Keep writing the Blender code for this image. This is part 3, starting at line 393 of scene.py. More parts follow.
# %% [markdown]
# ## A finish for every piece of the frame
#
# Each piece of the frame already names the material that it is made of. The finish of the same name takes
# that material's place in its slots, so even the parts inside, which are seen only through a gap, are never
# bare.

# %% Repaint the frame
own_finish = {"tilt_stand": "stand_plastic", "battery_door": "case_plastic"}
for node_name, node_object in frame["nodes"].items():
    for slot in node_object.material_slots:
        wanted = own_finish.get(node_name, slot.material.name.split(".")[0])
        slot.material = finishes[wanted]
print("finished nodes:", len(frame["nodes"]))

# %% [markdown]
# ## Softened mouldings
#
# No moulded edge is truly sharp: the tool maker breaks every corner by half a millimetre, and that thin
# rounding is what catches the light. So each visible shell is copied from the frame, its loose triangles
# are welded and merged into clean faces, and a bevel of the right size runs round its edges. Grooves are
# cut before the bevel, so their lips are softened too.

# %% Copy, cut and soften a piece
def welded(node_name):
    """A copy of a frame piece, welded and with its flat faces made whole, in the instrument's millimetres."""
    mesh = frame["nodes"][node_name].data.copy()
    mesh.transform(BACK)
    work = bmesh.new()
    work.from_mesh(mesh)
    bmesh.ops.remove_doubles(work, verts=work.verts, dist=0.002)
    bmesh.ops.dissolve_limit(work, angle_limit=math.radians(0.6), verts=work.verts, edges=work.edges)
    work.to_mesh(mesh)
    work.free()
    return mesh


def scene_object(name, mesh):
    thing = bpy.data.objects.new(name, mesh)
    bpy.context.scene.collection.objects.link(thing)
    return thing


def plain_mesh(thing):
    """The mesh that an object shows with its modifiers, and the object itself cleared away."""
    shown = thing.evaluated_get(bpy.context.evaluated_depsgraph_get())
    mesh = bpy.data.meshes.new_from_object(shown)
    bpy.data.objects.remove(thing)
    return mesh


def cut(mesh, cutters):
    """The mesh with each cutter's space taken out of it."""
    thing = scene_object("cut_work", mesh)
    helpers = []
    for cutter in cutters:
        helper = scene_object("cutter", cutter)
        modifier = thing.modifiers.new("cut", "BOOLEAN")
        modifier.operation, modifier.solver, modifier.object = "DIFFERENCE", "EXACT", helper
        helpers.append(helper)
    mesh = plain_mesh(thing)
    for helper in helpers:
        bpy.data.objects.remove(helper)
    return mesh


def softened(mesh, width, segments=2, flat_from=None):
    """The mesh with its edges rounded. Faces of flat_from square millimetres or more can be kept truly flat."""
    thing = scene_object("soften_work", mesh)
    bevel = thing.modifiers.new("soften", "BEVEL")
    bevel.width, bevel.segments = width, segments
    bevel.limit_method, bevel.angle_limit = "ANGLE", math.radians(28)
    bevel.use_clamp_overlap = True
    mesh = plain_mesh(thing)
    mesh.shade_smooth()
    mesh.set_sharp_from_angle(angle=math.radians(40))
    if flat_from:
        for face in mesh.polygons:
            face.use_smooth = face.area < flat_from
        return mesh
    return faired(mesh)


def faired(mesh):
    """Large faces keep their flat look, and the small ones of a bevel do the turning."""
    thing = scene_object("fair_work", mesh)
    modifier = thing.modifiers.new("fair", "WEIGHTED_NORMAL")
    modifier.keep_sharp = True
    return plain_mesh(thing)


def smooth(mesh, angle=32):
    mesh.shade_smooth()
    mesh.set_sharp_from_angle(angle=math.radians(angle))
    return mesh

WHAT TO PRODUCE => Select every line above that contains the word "parts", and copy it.

TASK OUTPUT =>
Keep writing the Blender code for this image. This is part 3, starting at line 393 of scene.py. More parts follow.
# that material's place in its slots, so even the parts inside, which are seen only through a gap, are never